Between July and September last year we held weekly sessions with a group of 11 – mostly Syrian – young people. They were supported by Syrian young adult volunteers, who interpreted, role-modelled and developed their facilitation skills. For the sessions, we chose satisfying, sometimes challenging activities that offer space for creativity and reflection – all tried and tested with Quaker youth groups.

These activities included baking, crafting (painting, printmaking and macramé) and drama – the group wrote and performed a play on the theme of 'home' with Portal Youth Theatre and young Quakers. We had lots of fun playing games like chaos tag and zip-zap-boing, which became firm favourites! We also talked about identity and the differences between hopes and dreams, which led to deep discussion and aspirations being shared.

Making summer fun

We all know how rewarding it can be to connect with nature, so in August we did something a little more physically demanding! Leaving the city behind, we took a day trip to Kelston Round Hill. Walking several miles with lunch and charcoal on our backs, everyone slogged – sometimes merrily, sometimes cajoled or dragged by their peers to the top of the hill! The breathtaking views over Bath, Bristol and to the mountains in Wales beyond were met with 'wows' and enthusiastic selfies… it was all worth it! Recharged after a BBQ lunch at Kelston Barn, everyone found the energy for another endless game of chaos tag!
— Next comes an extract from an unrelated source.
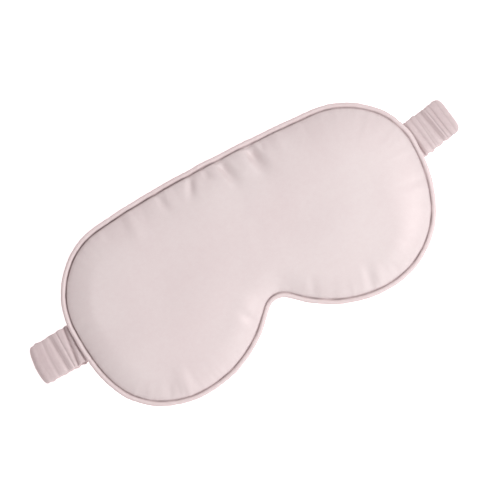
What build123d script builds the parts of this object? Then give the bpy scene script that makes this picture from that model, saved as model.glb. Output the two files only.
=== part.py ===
"""A padded satin sleep mask with a piped edge and a gathered elastic strap folded flat behind it.

The mask lies face up on its strap. +X runs along the mask, +Y points to the forehead edge and +Z
out of the front. The origin is on the floor under the middle of the mask. Units are millimetres.
"""

import os
from math import cos, radians, sin

from build123d import *

# Outer edge of the piping: tangent arcs from the middle of the forehead edge round to the nose notch.
TOP_Y = 53.8
CROWN_R, CROWN_TURN = 690.0, 5.4
TEMPLE_R, TEMPLE_TURN = 44.6, 80.0
SIDE_R = 74.6
CHEEK_R, CHEEK_TURN = 47.1, 67.2
LOBE_R, LOBE_TURN = 67.0, 43.8
NOTCH_R = 8.0
SIDE_TURN = 180 - CROWN_TURN - TEMPLE_TURN - CHEEK_TURN

# Strap: gathered satin tube over flat elastic, at its relaxed length.
STRAP_W, STRAP_T = 22.0, 3.0
ELASTIC_W, ELASTIC_T = 18.0, 1.1
POCKET_W, POCKET_T = 18.6, 1.3  # room for the elastic inside the tube
STRAP_Y = 5.7
STRAP_TILT = 1.5  # degrees: the strap is sewn in a little off level
FOLD_GAP = 0.6  # between the two layers of a folded end

# Heights in the stack, from the floor up.
BAND_Z = STRAP_T / 2
FOLD_Z = STRAP_T + FOLD_GAP / 2
STUB_Z = STRAP_T + FOLD_GAP + STRAP_T / 2
PIPING_D, CORD_D = 2.6, 1.8
EDGE_Z = STUB_Z + STRAP_T / 2 + 0.1 + PIPING_D / 2  # the piping clears the strap by 0.1
BACK_Z = STRAP_T + 0.4
FRONT_Z = 15.0

# Distances along the strap from its middle, on each side.
REAR_JOINT, SIDE_JOINT = 42.0, 84.0
FOLD_AT = 126.0
SEAM_AT = 102.4
TAIL_END = 94.0
JOINT_GAP = 0.4  # each run stops this short of a joint
MIDDLE_GAP = 0.8  # the loop's open pivot, on each side

# Cloth and thread.
SILK_T = 0.3
LINING_T = 0.4
FLANGE_T, FLANGE_DEPTH = 0.5, 5.0
THREAD_D = 0.35
PANEL_INSET = PIPING_D + 0.1
FRONT_ROUND, BACK_ROUND = 6.2, 3.3
STITCH_INSET = PANEL_INSET + SILK_T + 0.5
TAIL_T, TAIL_Z = 2.0, STUB_Z + 0.2
TACK_ROW_GAP = 2.4
TACK_COUNT, TACK_LENGTH, TACK_PITCH = 7, 1.8, 2.6

SIDES = {"left": -1, "right": 1}


def draw_edge(inset):
    """Draws the mask's edge, set in from the piping's outside, into the open BuildLine."""
    crown = JernArc((0, TOP_Y - inset), (1, 0), CROWN_R - inset, -CROWN_TURN)
    temple = JernArc(crown @ 1, crown % 1, TEMPLE_R - inset, -TEMPLE_TURN)
    side = JernArc(temple @ 1, temple % 1, SIDE_R - inset, -SIDE_TURN)
    cheek = JernArc(side @ 1, side % 1, CHEEK_R - inset, -CHEEK_TURN)
    lobe = JernArc(cheek @ 1, cheek % 1, LOBE_R - inset, -LOBE_TURN)
    notch_r = NOTCH_R + inset
    slope = radians(LOBE_TURN)
    flank_length = ((lobe @ 1).X - notch_r * sin(slope)) / cos(slope)
    flank = Line(lobe @ 1, (lobe @ 1) + (lobe % 1) * flank_length)
    JernArc(flank @ 1, flank % 1, notch_r, LOBE_TURN)
    mirror(about=Plane.YZ)


def pad(inset, low, high, top_round=0.0, bottom_round=0.0):
    """A slab of the mask's shape, with its top or bottom edge rounded over."""
    with BuildPart() as slab:
        with BuildSketch(Plane.XY.offset(low)):
            with BuildLine():
                draw_edge(inset)
            make_face()
        extrude(amount=high - low)
        if top_round:
            fillet(slab.faces().sort_by(Axis.Z)[-1].edges(), top_round)
        if bottom_round:
            fillet(slab.faces().sort_by(Axis.Z)[0].edges(), bottom_round)
    return slab.part


def edge_ring(inset, height, outer_d, inner_d=0.0):
    """A round cord, or a tube, that follows the mask's edge all the way round."""
    with BuildPart() as ring:
        with BuildLine(Plane.XY.offset(height)) as path:
            draw_edge(inset)
        start = Plane(origin=(0, TOP_Y - inset, height), z_dir=(1, 0, 0))
        with BuildSketch(start):
            Circle(outer_d / 2)
            if inner_d:
                Circle(inner_d / 2, mode=Mode.SUBTRACT)
        sweep(path=path.wires()[0])
    return ring.part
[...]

The group said they loved the sessions and wished they could happen every day. One told us:

"My first summer holiday in Bristol was boring, lonely and empty. I had nothing to do. The Welcome Youth Project made this summer fun and gave me something to look forward to."

Continuing support

Since September, we've continued to offer sessions to the group during school holidays. We aim to build on this by reaching out to other young refugees in Bristol, perhaps with more regular sessions once we've recruited a new Youth Development Worker. It's been a real pleasure and a privilege to work with such open, thoughtful and vibrant young people.

We want Quaker youth work to live out our values in the world, and we're keen to work with young people who could benefit from a safe, nurturing community and a creative, thought-provoking space. Do you know of any young people your local Quaker community could reach out to?